Johnson & Johnson Earnings: Solid Growth to Start the Year, but We Expect That to Slow by Midyear
We still view the stock as undervalued, with the market not fully appreciating J&J’s innovative products.
Key Morningstar Metrics for Johnson & Johnson
- Fair Value Estimate: $164.00
- Morningstar Rating: 4 stars
- Morningstar Economic Moat Rating: Wide
- Morningstar Uncertainty Rating: Low
What We Thought of Johnson & Johnson’s Earnings
We are holding our fair value estimate of $164 per share steady for Johnson & Johnson JNJ following first-quarter results that largely matched our expectations. Management slightly increased full-year 2024 sales and earnings guidance, but that was not meaningful enough to affect our fair value estimate. We still view the stock as undervalued, with the market not fully appreciating J&J’s innovative products, which should propel long-term growth and reinforce the firm’s wide moat.
In the drug unit, sales grew 8% operationally (excluding covid-19 product sales), led by new-product growth. However, we expect a slight slowing as European biosimilars launch against J&J’s immunology drug Stelara in the middle of the year. At just over 10% of total sales, the loss of Stelara exclusivity will drag on growth. However, new-product sales are ramping well and should support the drug unit’s growth over the next two years.
We are particularly encouraged by the firm’s multiple myeloma, or MM, franchise. The entrenched market leadership from Darzalex continues to post steady gains, which we expect to continue based on expanding indications and lengthening patient duration of therapy. Management has singled out the next-generation MM drugs Carvykti, Tecvayli, and Talvey as potentially bringing in over $5 billion annually. This is above our projections but would provide further upside to our fair value estimate if achieved.

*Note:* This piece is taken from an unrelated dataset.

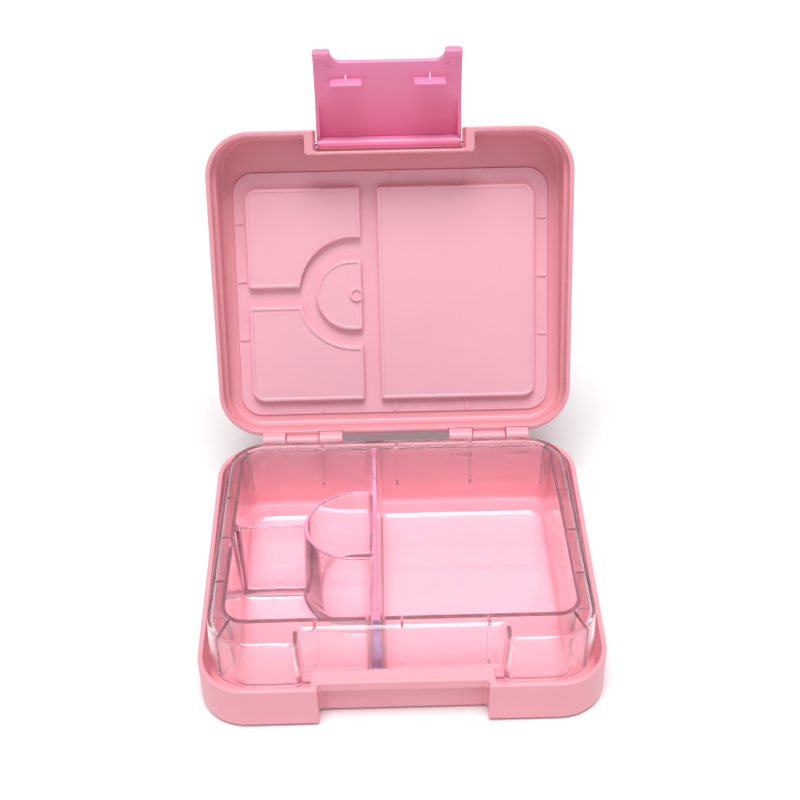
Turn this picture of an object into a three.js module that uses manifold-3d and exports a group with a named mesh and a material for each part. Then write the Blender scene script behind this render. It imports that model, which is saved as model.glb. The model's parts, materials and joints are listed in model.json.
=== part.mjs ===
// Bento lunch box: a hinged two-part shell with a wedge-shaped base, a clear lift-out tray with four
// compartments, a silicone seal in the lid and a swinging front latch.
// Millimetres. +X is right, +Y runs to the hinge and +Z is up. The origin is the middle of the underside.
// The lid and everything on it are drawn in their closed place, and then turned open about the hinge.
import * as THREE from 'three';
import { mergeVertices } from 'three/addons/utils/BufferGeometryUtils.js';
import Module from 'manifold-3d';

const wasm = await Module();
wasm.setup();

// ---- driving dimensions -------------------------------------------------------------------------

const GAP = 0.3;                 // air between pieces that touch in the real box
const FAR = 120;                 // reach of a cutting block beyond the box

// closed box
const BOX_WIDTH = 176;
const BOX_DEPTH = 151;
const BOX_HEIGHT = 52;
const CORNER_RADIUS = 21.5;
const EDGE_ROUND = 3;            // rounding of the bottom and top outer edges
const WALL = 2.3;
const FLOOR = 2.2;
const ROOF = 2.4;
const RIM_FRONT = 21.2;          // height of the sloping parting line at the front face
const RIM_BACK = 38.35;          // and at the back face

// latch recess in the front of the base, with a lip that the hooks catch under
const RECESS_HALF = 36.1;        // also the half width of the lid's bay
const LIP_FACE = -71.8;
const LIP_BOTTOM = 17;
const RECESS_WALL = -67.5;
const BASE_HOUSING_HALF = 39.1;
const BASE_HOUSING_BACK = -64.65;

// latch bay in the front of the lid, which the latch's flange closes at the top
const BAY_BACK = -65.3;
const BAY_SHELF = -66.2;         // shelf at the top of the bay, behind the latch's barrel
const BAY_SHELF_UNDERSIDE = 50.2;
const LID_HOUSING_HALF = 40.4;
const LID_HOUSING_BACK = -64;

// inside of the lid: a ledge that follows the rim, a wall that clears the tray, and the seal's bed
const LEDGE_RISE = 5;            // how far the ledge stands above the parting line
const LID_STEPS = [
  { inset: 4.4, front: 2.95, top: 45.1 },
  { inset: 6.3, front: 4.8, top: 46.8 },
];

// hinge: two sets, each a lid knuckle between two tabs of the base, on a steel pin
const HINGE_Y = 78.5;
const HINGE_Z = 38;
const LID_OPEN_DEG = 112.7;
const KNUCKLE_RADIUS = 2.8;
const TAB_RADIUS = 4.6;
const PIN_RADIUS = 1;
const BORE_RADIUS = PIN_RADIUS + GAP;
const TAB_SPANS = [[26.9, 38.6], [55.6, 66.95]];
const KNUCKLE_SPAN = [38.95, 55.25];
const TAB_SLOT_BOTTOM = 30.8;    // window that the tab's mould core leaves in the back wall
const TAB_SLOT_TOP = 33.2;
const LID_ARM_REACH = 1.6;       // how far a lid arm runs past the hinge axis
const LID_ARM_TOP = 44;

// tray
const TRAY_TOP = 44.5;
const TRAY_HALF = 82.2;
const TRAY_FRONT = -71.3;
const TRAY_BACK = 69.2;
const TRAY_CORNER = 20;
const TRAY_SHEET = 1.8;
const SKIRT = 1.5;
const SKIRT_BOTTOM = 20.5;
const SKIRT_FLARE = 1.2;         // how far the skirt leans out from its top to its lower edge
const TRAY_NOTCH_HALF = 43.5;
const TRAY_NOTCH_BACK = -62.2;
const NOTCH_NARROWING = 1.4;     // the notch closes in by this much towards the skirt's lower edge
const NOTCH_CORNER = 2.5;
const POCKET_HALF = 74.9;        // inside faces of the compartments at the top
const POCKET_FRONT = -55.6;
const POCKET_BACK = 61.95;
const POCKET_WALL = 1.8;
const POCKET_CORNER = 9;
const POCKET_FLOOR = 4;
const POCKET_UNDERSIDE = FLOOR + GAP;
const POCKET_DRAFT = 1.7;
const POCKET_FILLET = 3.5;
const DIVIDER_X = -11;
const DIVIDER_Y = 4.2;
const DIVIDER = 2;
const CUP_X = -18.9;
const CUP_RADIUS = 22.6;         // inside of the D-shaped dip cup
const RIB = 1.2;
const RIB_COLUMNS = [-36.6, 0, 36.6];
const RIB_ROWS = [27.2, -2, -31];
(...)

On the device side, sales grew 6% operationally, a rate we expect will continue over the next several years based on strong entrenchment in cardiovascular, partly weighed down by other segments. In the quarter, there was a net neutral impact from several one-time issues, including new revenue recognition positively affecting orthopedic sales by close to 300 basis points, which was offset partly by fewer selling days in the quarter and supply constraints in the eyecare unit. We expect these dynamics to normalize by the end of the year.